All lines from the one with "chamfer(sole_corner, sole_chamfer)" through the one with "imported = [obj", and only those, are to be reproduced exactly, both ends included.

- - -

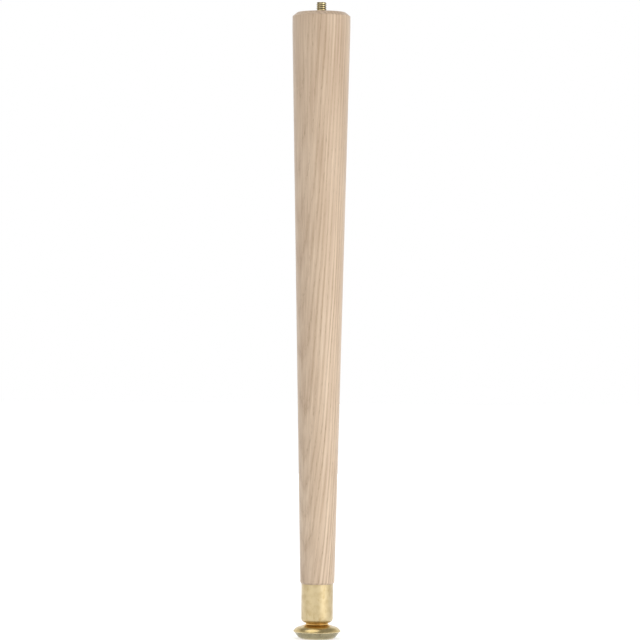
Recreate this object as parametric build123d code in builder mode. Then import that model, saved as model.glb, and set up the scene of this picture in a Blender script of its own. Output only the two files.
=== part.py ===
from build123d import *
from math import acos, asin, cos, degrees, radians, sin, sqrt, tan
import os

# Turned ash table leg with a drawn brass ferrule and a self-levelling foot. Sizes are in
# millimetres. The origin is the centre of the flat top and +Z points up along the hanger
# bolt, so the leg hangs below the origin as it does under a table.

# Whole leg
leg_length = 406.4  # flat top to sole, with the foot level

# Turned wood
top_diameter = 37.6
top_chamfer_width = 3.1
top_chamfer_height = 2.5
top_band_height = 8.5  # straight band below the chamfer, before the taper
bottom_diameter = 22.2
bottom_chamfer_width = 0.75
bottom_chamfer_height = 1.15
tenon_chamfer = 0.8

# Hanger bolt, a quarter-inch machine thread above and a wood screw below
thread_diameter = 6.35
thread_length = 6.6  # what stands above the wood
thread_tip_chamfer = 0.6
shank_diameter = 5.5
shank_length = 8.0
screw_core_diameter = 4.6
screw_length = 32.0
screw_point_length = 4.2
screw_point_diameter = 0.6
pilot_mouth_diameter = 7.0  # countersink that keeps the fibres from lifting

# Ferrule, drawn from sheet with a spherical socket pressed up into its bottom
ferrule_diameter = 20.6
ferrule_height = 25.15
ferrule_wall = 0.8
ferrule_land = 0.1  # flat ring between the bottom's rounded corner and the socket's mouth
mouth_chamfer = 0.3
floor_chamfer = 1.3  # inside the cup, behind the rounded corner

# Swivel
swivel_height = 6.5  # centre of the ball joint above the sole
ferrule_above_swivel = 3.95  # lowest part of the ferrule above that centre
tilt_limit = 6.0  # degrees each way, about X and about Y
tilt_gap = 0.25  # room left round the rivet at the end of the tilt
socket_gap = 0.25  # between the foot's boss and the ferrule's socket
washer_gap = 0.2  # between the socket and the dished washer
washer_thickness = 0.8
washer_lap = 0.8  # least cover of the washer on the socket
rivet_diameter = 3.2
rivet_running_gap = 0.05
rivet_seat_gap = 0.1  # under each head of the rivet
rivet_head_lap = 0.5  # least cover of the upper head on the washer
rivet_head_height = 1.2
rivet_head_chamfer = 0.4
rivet_tail_lap = 1.6  # cover of the lower head on the boss
rivet_tail_height = 1.1
chamber_gap = 2.0  # between the rivet's upper head and the end of the tenon

# Foot, a turned cap with a spherical boss that bears the load, closed by a base plug
boss_margin = 2.3  # ring of the ferrule's bottom round the boss
boss_bore_gap = 0.6  # round the rivet's lower head, which spins in the boss's bore
boss_roof = 0.8  # between the boss's flat top and the seat of the rivet's lower head
boss_foot_angle = 21.0  # elevation on the boss's sphere where the bend to the dome starts
crown_margin = 0.53  # from there out to the dome's crown
crown_angle = 16.7  # slope of the crown
skirt_radius = 5.75  # rounding of the dome from the crown down to the rim
skirt_angle = 62.0  # slope at the rim
dome_radius = 15.3
rim_drop = 1.45  # rim's upper edge below the swivel's centre
rim_width = 0.2  # how far the rim stands out from the dome
rim_thickness = 0.65
recess_height = 0.6  # how far the recess for the base reaches above the rim
plug_radius = 13.9
base_top_gap = 0.05  # between the base's plug and the roof of its recess
base_radius = 14.85
sole_corner_radius = 11.3  # where the base's slanted wall would meet the sole
sole_chamfer = 1.2

# How many conical bands stand for a rounding
corner_band_count = 3
sphere_band_count = 3
skirt_band_count = 3
hidden_band_count = 2

# Levels
sole_z = -leg_length
swivel_z = sole_z + swivel_height
ferrule_bottom_z = swivel_z + ferrule_above_swivel
shoulder_z = ferrule_bottom_z + ferrule_height
rim_z = swivel_z - rim_drop
floor_z = ferrule_bottom_z + ferrule_wall

# Spheres about the swivel's centre, from the boss outwards
boss_radius = ferrule_diameter / 2 - boss_margin
socket_radius = boss_radius + socket_gap
socket_top_radius = socket_radius + ferrule_wall
washer_seat_radius = socket_top_radius + washer_gap
washer_top_radius = washer_seat_radius + washer_thickness

# Holes and covers that leave the rivet its tilt
rivet_radius = rivet_diameter / 2
single_tilt = radians(tilt_limit)
double_tilt = radians(tilt_limit * sqrt(2))
socket_hole_radius = rivet_radius + socket_top_radius * sin(double_tilt) + tilt_gap
washer_radius = socket_hole_radius + washer_seat_radius * sin(single_tilt) + washer_lap
washer_hole_radius = rivet_radius + washer_top_radius * sin(single_tilt) + tilt_gap

# Rivet: the upper head's flat underside clears the tilted washer's inner edge
washer_crest = washer_top_radius * cos(asin(washer_hole_radius / washer_top_radius) - single_tilt)
rivet_seat_height = washer_crest + rivet_seat_gap
rivet_head_radius = washer_hole_radius + rivet_seat_height * sin(single_tilt) + rivet_head_lap
rivet_head_z = swivel_z + rivet_seat_height
rivet_tail_head_radius = rivet_radius + rivet_tail_lap
boss_bore_radius = rivet_tail_head_radius + boss_bore_gap
boss_top_z = swivel_z + sqrt(boss_radius**2 - boss_bore_radius**2)
boss_seat_z = boss_top_z - boss_roof
rivet_tail_z = boss_seat_z - rivet_seat_gap

# Tenon
tenon_radius = ferrule_diameter / 2 - ferrule_wall
tenon_end_z = rivet_head_z + rivet_head_height + chamber_gap

# Hidden length of the hanger bolt
shank_end_z = -shank_length
screw_end_z = shank_end_z - screw_length
point_z = screw_end_z - screw_point_length


# Turned wood, with a tenon for the ferrule and a pilot hole for the hanger bolt
with BuildPart() as wood_leg:
    with BuildSketch(Plane.XZ):
        with BuildLine():
            Polyline(
                (0, 0),
                (top_diameter / 2 - top_chamfer_width, 0),
                (top_diameter / 2, -top_chamfer_height),
                (top_diameter / 2, -top_chamfer_height - top_band_height),
                (bottom_diameter / 2, shoulder_z + bottom_chamfer_height),
                (bottom_diameter / 2 - bottom_chamfer_width, shoulder_z),
                (tenon_radius, shoulder_z),
                (tenon_radius, tenon_end_z + tenon_chamfer),
                (tenon_radius - tenon_chamfer, tenon_end_z),
                (0, tenon_end_z),
                close=True,
            )
        make_face()
    revolve(axis=Axis.Z)
    with BuildSketch(Plane.XZ):
        with BuildLine():
            Polyline(
                (0, 0),
                (pilot_mouth_diameter / 2, 0),
                (shank_diameter / 2, (shank_diameter - pilot_mouth_diameter) / 2),
                (shank_diameter / 2, shank_end_z),
                (screw_core_diameter / 2, shank_end_z),
                (screw_core_diameter / 2, point_z),
                (0, point_z),
                close=True,
            )
        make_face()
    revolve(axis=Axis.Z, mode=Mode.SUBTRACT)
wood_leg.part.label = "wood_leg"


# Hanger bolt, its machine thread standing on the flat top
with BuildPart() as hanger_bolt:
    with BuildSketch(Plane.XZ):
        with BuildLine():
            Polyline(
                (0, thread_length),
                (thread_diameter / 2 - thread_tip_chamfer, thread_length),
                (thread_diameter / 2, thread_length - thread_tip_chamfer),
                (thread_diameter / 2, 0),
                (shank_diameter / 2, 0),
                (shank_diameter / 2, shank_end_z),
                (screw_core_diameter / 2, shank_end_z),
                (screw_core_diameter / 2, screw_end_z),
                (screw_point_diameter / 2, point_z),
                (0, point_z),
                close=True,
            )
        make_face()
    revolve(axis=Axis.Z)
hanger_bolt.part.label = "hanger_bolt"


# Rounding of a turned section, as points on a circle
def band_points(centre, radius, start, stop, bands):
    angles = [radians(start + (stop - start) * step / bands) for step in range(bands + 1)]
    return [(centre[0] + radius * cos(angle), centre[1] + radius * sin(angle)) for angle in angles]


def sphere_points(radius, start, stop, bands):
    return band_points((0, swivel_z), radius, start, stop, bands)


# Ferrule: a straight cup whose bottom curls under and rises into the socket
mouth_z = ferrule_bottom_z + mouth_chamfer
mouth_angle = degrees(asin((mouth_z - swivel_z) / socket_radius))
mouth_radius = socket_radius * cos(radians(mouth_angle))
corner_x = mouth_radius + mouth_chamfer + ferrule_land
ferrule_corner_radius = ferrule_diameter / 2 - corner_x
corner_z = ferrule_bottom_z + ferrule_corner_radius
with BuildPart() as ferrule:
    with BuildSketch(Plane.XZ):
        with BuildLine():
            Polyline(
                (ferrule_diameter / 2, shoulder_z),
                *band_points((corner_x, corner_z), ferrule_corner_radius, 0, -90, corner_band_count),
                (mouth_radius + mouth_chamfer, ferrule_bottom_z),
                *sphere_points(
                    socket_radius,
                    mouth_angle,
                    degrees(acos(socket_hole_radius / socket_radius)),
                    sphere_band_count,
                ),
                *sphere_points(
                    socket_top_radius,
                    degrees(acos(socket_hole_radius / socket_top_radius)),
                    degrees(asin((floor_z - swivel_z) / socket_top_radius)),
                    hidden_band_count,
                ),
                (tenon_radius - floor_chamfer, floor_z),
                (tenon_radius, floor_z + floor_chamfer),
                (tenon_radius, shoulder_z),
                close=True,
            )
        make_face()
    revolve(axis=Axis.Z)
ferrule.part.label = "ferrule"


# Coned washer that rides on the inside of the socket
with BuildPart() as swivel_washer:
    with BuildSketch(Plane.XZ):
        with BuildLine():
            Polyline(
                (washer_hole_radius, swivel_z + sqrt(washer_seat_radius**2 - washer_hole_radius**2)),
                (washer_radius, swivel_z + sqrt(washer_seat_radius**2 - washer_radius**2)),
                (washer_radius, swivel_z + sqrt(washer_top_radius**2 - washer_radius**2)),
                (washer_hole_radius, swivel_z + sqrt(washer_top_radius**2 - washer_hole_radius**2)),
                close=True,
            )
        make_face()
    revolve(axis=Axis.Z)
swivel_washer.part.label = "swivel_washer"


# Rivet that hangs the foot from the washer, with a flat head at each end
with BuildPart() as swivel_rivet:
    with BuildSketch(Plane.XZ):
        with BuildLine():
            Polyline(
                (0, rivet_head_z + rivet_head_height),
                (rivet_head_radius - rivet_head_chamfer, rivet_head_z + rivet_head_height),
                (rivet_head_radius, rivet_head_z + rivet_head_height - rivet_head_chamfer),
                (rivet_head_radius, rivet_head_z),
                (rivet_radius, rivet_head_z),
                (rivet_radius, rivet_tail_z),
                (rivet_tail_head_radius, rivet_tail_z),
                (rivet_tail_head_radius, rivet_tail_z - rivet_tail_height),
                (0, rivet_tail_z - rivet_tail_height),
                close=True,
            )
        make_face()
    revolve(axis=Axis.Z)
swivel_rivet.part.label = "swivel_rivet"


# Foot shell: a dome that rises into a spherical boss, bored from below
crown_radius = boss_radius * cos(radians(boss_foot_angle)) + crown_margin
skirt_x = dome_radius - skirt_radius * sin(radians(skirt_angle))
skirt_z = rim_z - skirt_radius * cos(radians(skirt_angle))
skirt = band_points(
    (skirt_x, skirt_z),
    skirt_radius,
    90 - crown_angle,
    90 - skirt_angle,
    skirt_band_count,
)
crown_z = skirt[0][1] + (skirt[0][0] - crown_radius) * tan(radians(crown_angle))
rim_radius = dome_radius + rim_width
rivet_hole_radius = rivet_radius + rivet_running_gap
recess_z = rim_z + recess_height
with BuildPart() as foot_shell:
    with BuildSketch(Plane.XZ):
        with BuildLine():
            Polyline(
                (rivet_hole_radius, boss_top_z),
                *sphere_points(
                    boss_radius,
                    degrees(acos(boss_bore_radius / boss_radius)),
                    boss_foot_angle,
                    sphere_band_count,
                ),
                (crown_radius, crown_z),
                *skirt,
                (rim_radius, rim_z),
                (rim_radius, rim_z - rim_thickness),
                (plug_radius, rim_z - rim_thickness),
                (plug_radius, recess_z),
                (boss_bore_radius, recess_z),
                (boss_bore_radius, boss_seat_z),
                (rivet_hole_radius, boss_seat_z),
                close=True,
            )
        make_face()
    revolve(axis=Axis.Z)
foot_shell.part.label = "foot_shell"


# Base: a plug held in the recess, and below it a slanted wall and a flat sole
with BuildPart() as foot_base:
    with BuildSketch(Plane.XZ) as base_section:
        with BuildLine():
            Polyline(
                (0, sole_z),
                (sole_corner_radius, sole_z),
                (base_radius, rim_z - rim_thickness),
                (plug_radius, rim_z - rim_thickness),
                (plug_radius, recess_z - base_top_gap),
                (0, recess_z - base_top_gap),
                close=True,
            )
        make_face()
        sole_corner = base_section.vertices().group_by(Axis.Y)[0].sort_by(Axis.X)[-1]
        chamfer(sole_corner, sole_chamfer)
    revolve(axis=Axis.Z)
foot_base.part.label = "foot_base"


os.makedirs("parts", exist_ok=True)
for piece in (wood_leg, hanger_bolt, ferrule, swivel_washer, swivel_rivet, foot_shell, foot_base):
    export_step(piece.part, f"parts/{piece.part.label}.step")
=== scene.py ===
"""Looks for a turned ash table leg with a brass ferrule and a self-levelling foot.

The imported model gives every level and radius. Each visible piece is turned again here at a
finer resolution, with the small roundings and the screw thread of the real one, and gets a
procedural finish. Lengths are in metres unless a name ends in _mm.
"""

import logging
import math
from dataclasses import dataclass
from enum import Enum
from typing import Any, Callable, Sequence

import bmesh
import bpy
from bpy.types import Material, Mesh, Node, NodeSocket as Socket, NodeTree, Object
from mathutils import Color, Matrix, Vector

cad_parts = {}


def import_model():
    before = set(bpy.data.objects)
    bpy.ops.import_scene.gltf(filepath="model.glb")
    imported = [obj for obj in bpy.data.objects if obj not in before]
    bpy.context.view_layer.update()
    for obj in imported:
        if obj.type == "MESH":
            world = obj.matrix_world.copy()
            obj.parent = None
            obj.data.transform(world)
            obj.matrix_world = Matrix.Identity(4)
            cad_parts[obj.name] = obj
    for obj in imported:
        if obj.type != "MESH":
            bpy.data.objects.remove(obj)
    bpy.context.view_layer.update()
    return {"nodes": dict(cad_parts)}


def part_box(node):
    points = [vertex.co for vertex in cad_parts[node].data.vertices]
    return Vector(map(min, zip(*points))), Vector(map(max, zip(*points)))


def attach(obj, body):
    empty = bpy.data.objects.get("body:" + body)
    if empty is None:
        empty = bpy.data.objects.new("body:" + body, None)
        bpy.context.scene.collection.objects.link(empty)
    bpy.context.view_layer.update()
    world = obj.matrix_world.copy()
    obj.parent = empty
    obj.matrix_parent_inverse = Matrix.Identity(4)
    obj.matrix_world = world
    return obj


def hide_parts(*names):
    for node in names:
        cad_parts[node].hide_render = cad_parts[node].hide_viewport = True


LOG = logging.getLogger("table_leg")
MM = 0.001

Point = tuple[float, float]
Place = tuple[float, float, float]
Colour = tuple[float, float, float]
Band = tuple[float, float]
Placer = Callable[[Any, Any], Socket]


class Body(Enum):
    """Bodies of the moving model that the pieces ride on."""

    LEG = "leg"
    FOOT = "foot"


class Slot(Enum):
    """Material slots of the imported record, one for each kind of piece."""

    WOOD = "ash_wood"
    BOLT = "plated_bolt"
    FERRULE = "ferrule_brass"
    FOOT = "foot_brass"


def colour(red: int, green: int, blue: int) -> Colour:
    """Gives the linear values of a screen colour whose channels are 0 to 255."""
    return tuple(Color((red / 255, green / 255, blue / 255)).from_srgb_to_scene_linear())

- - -

The completed task:
        chamfer(sole_corner, sole_chamfer)
    revolve(axis=Axis.Z)
foot_base.part.label = "foot_base"


os.makedirs("parts", exist_ok=True)
for piece in (wood_leg, hanger_bolt, ferrule, swivel_washer, swivel_rivet, foot_shell, foot_base):
    export_step(piece.part, f"parts/{piece.part.label}.step")
=== scene.py ===
"""Looks for a turned ash table leg with a brass ferrule and a self-levelling foot.

The imported model gives every level and radius. Each visible piece is turned again here at a
finer resolution, with the small roundings and the screw thread of the real one, and gets a
procedural finish. Lengths are in metres unless a name ends in _mm.
"""

import logging
import math
from dataclasses import dataclass
from enum import Enum
from typing import Any, Callable, Sequence

import bmesh
import bpy
from bpy.types import Material, Mesh, Node, NodeSocket as Socket, NodeTree, Object
from mathutils import Color, Matrix, Vector

cad_parts = {}


def import_model():
    before = set(bpy.data.objects)
    bpy.ops.import_scene.gltf(filepath="model.glb")
    imported = [obj for obj in bpy.data.objects if obj not in before]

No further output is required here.